**EXERCISE OBJECTIVE:** Restate the opening lines of the material below word for word, stopping after the line that contains "return ORIGIN + Vector((x, y, z)) * MM".

**Scripts that build objects:**
☆ ☆ ☆ ☆

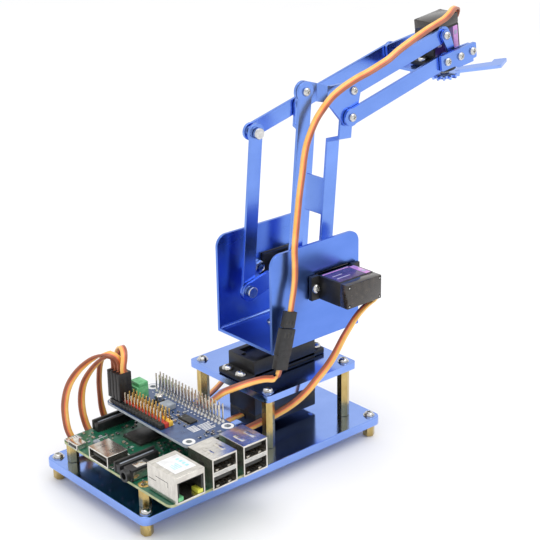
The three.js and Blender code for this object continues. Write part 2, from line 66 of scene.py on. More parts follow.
TO_FRAME = Matrix.Translation(ORIGIN) @ Matrix.Scale(MM, 4)


def V(x, y, z):
    return ORIGIN + Vector((x, y, z)) * MM


# ---------------- camera and light
SENSOR = 36  # camera sensor, mm
PICTURE = 540  # width of the picture in pixels
FOCAL = 1438.8  # focal length in the same pixels


def camera():
    az, el, roll = math.radians(-40.85), math.radians(21.09), math.radians(-1.04)
    back = Vector((math.sin(az) * math.cos(el), -math.cos(az) * math.cos(el), math.sin(el)))
    right = Vector((math.cos(az), math.sin(az), 0))
    up = back.cross(right)
    r = right * math.cos(roll) + up * math.sin(roll)
    u = up * math.cos(roll) - right * math.sin(roll)
    m = Matrix((r, u, back)).transposed().to_4x4()
    m.translation = V(-395.7, -499.65, 344.0)
    data = bpy.data.cameras.new("camera")
    data.sensor_width = SENSOR
    data.lens = FOCAL / PICTURE * SENSOR
    data.clip_start = 0.01
    cam = bpy.data.objects.new("camera", data)
    cam.matrix_world = m
    bpy.context.scene.collection.objects.link(cam)
    bpy.context.scene.camera = cam


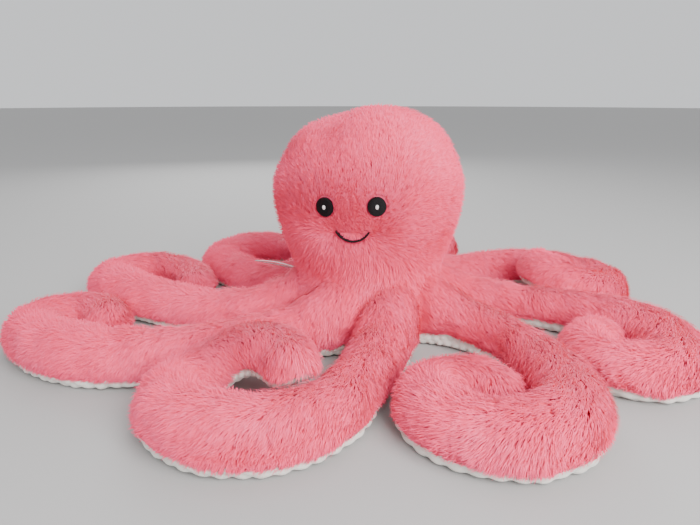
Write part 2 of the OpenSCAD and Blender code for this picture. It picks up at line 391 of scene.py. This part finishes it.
def arm_stations(spacing):
    """Distances along an arm, closer together round its tip."""
    body = np.arange(-ROOT_REACH, ARM_LENGTH, spacing)
    tip = ARM_LENGTH + TIP_REACH * np.sin(np.radians(np.linspace(0, 88, 12)))
    return np.concatenate([body, tip])


# --- Shape of the head, in mm -----------------------------------------------------------------------

HEAD_Z = (
    14, 22, 32, 45, 58, 70, 80, 92, 105, 118, 130, 143, 155, 168, 180, 193, 205, 217, 228, 238, 247, 255, 261,
    265.5, 268, 269)
HEAD_R = (
    90, 94, 96, 95.5, 92, 88.5, 87.2, 89.3, 93.5, 98, 102, 105.6, 108.3, 110.3, 111, 110.3, 108, 103.6, 97.2,
    88.6, 78, 65.5, 52, 37, 22, 0)


def head_radius(z):
    return np.interp(z, HEAD_Z, HEAD_R)


def head_shift(points):
    """The stuffed head is not quite round: it leans a little to its left, its top is lower on its right, and
    the seam at each side is pulled in, but for a bulge of it high on its right."""
    p = points.copy()
    x, y, z = p[:, 0].copy(), p[:, 1], p[:, 2]
    lean = 7 * smooth((z - 185) / 85)
    narrow = 6 * smooth((x - 50) / 45) * smooth((z - 185) / 40)
    p[:, 0] += lean - narrow
    p[:, 2] -= 6 * hump(x, -40, 26) * smooth((z - 200) / 50)
    seam = hump(y, 0, 7) * smooth((np.hypot(x, y) - 40) / 30)
    left = seam * (x < 0)
    push = -2.5 * seam + 7.0 * left * hump(z, 184, 11) - 3.5 * left * hump(z, 152, 20)
    push -= 4 * smooth((-x - 60) / 35) * hump(z, 216, 19)
    push += 1.5 * lumps(points, 55, 3) * smooth((z - 60) / 30)
    out = unit(np.stack([x, y, 0 * x], 1) + 1e-6)
    return p + out * push[:, None]


# Each eye's name, side of the face and height
EYES = (("left", -1, 172.7), ("right", 1, 175.3))
EYE_ANGLE, EYE_W, EYE_H = 14.2, 20, 20.5
HIGHLIGHT_W, HIGHLIGHT_H = 3.3, 6.3
SMILE_X, SMILE_Z, SMILE_DROP, SMILE_W, SMILE_LINE = 1.6, 146.2, 10.5, 37.5, 2
SMILE_R = (SMILE_W ** 2 / 4 + SMILE_DROP ** 2) / (2 * SMILE_DROP)
SMILE_MIDDLE_Z = SMILE_Z + SMILE_R - SMILE_DROP
FACE_R = 115.3
EYE_X = math.radians(EYE_ANGLE) * FACE_R
OUTSIDE = -9


def face_plane(p):
    """Sideways distance along the face and height, for points in mm."""
    return np.arctan2(p[:, 0], -p[:, 1]) * FACE_R, p[:, 2]


def near_face(p, spare):
    """How far inside the embroidery each point lies: above 0 is inside, or within spare of it."""
    across, z = face_plane(p)
    inside = np.full(len(p), float(OUTSIDE))
    for _, sign, cz in EYES:
        d = np.hypot((across - sign * EYE_X) / (EYE_W / 2 + spare), (z - cz) / (EYE_H / 2 + spare))
        inside = np.maximum(inside, 1 - d)
    d = np.abs(np.hypot(across - SMILE_X, z - SMILE_MIDDLE_Z) - SMILE_R)
    on_arc = (np.abs(across - SMILE_X) < SMILE_W / 2 + spare) & (z < SMILE_Z + spare)
    inside = np.maximum(inside, np.where(on_arc, 1 - d / (SMILE_LINE / 2 + spare), OUTSIDE))
    return np.where(p[:, 1] < 0, inside, OUTSIDE)


# --- Cloth ------------------------------------------------------------------------------------------

PRESSURE, STIFFNESS, CLOTH_FRAMES = 4, 25, 20


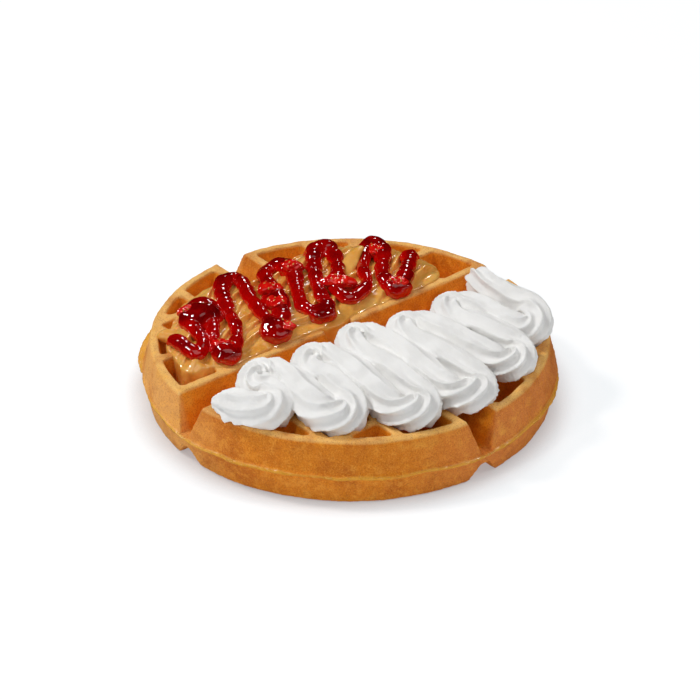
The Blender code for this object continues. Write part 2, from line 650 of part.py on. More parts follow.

☆ ☆ ☆ ☆

**TASK ANSWER:**
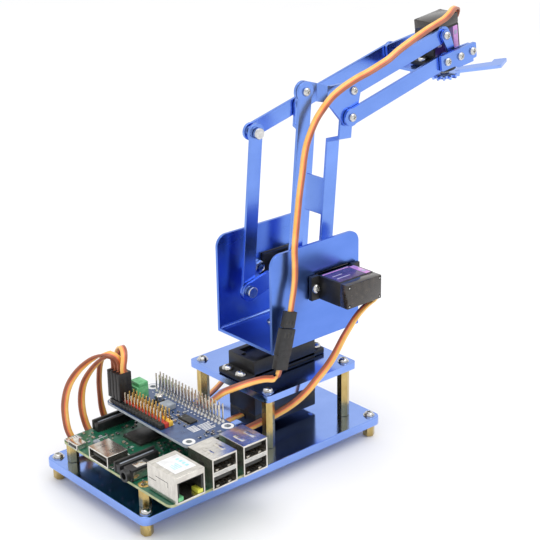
The three.js and Blender code for this object continues. Write part 2, from line 66 of scene.py on. More parts follow.
TO_FRAME = Matrix.Translation(ORIGIN) @ Matrix.Scale(MM, 4)


def V(x, y, z):
    return ORIGIN + Vector((x, y, z)) * MM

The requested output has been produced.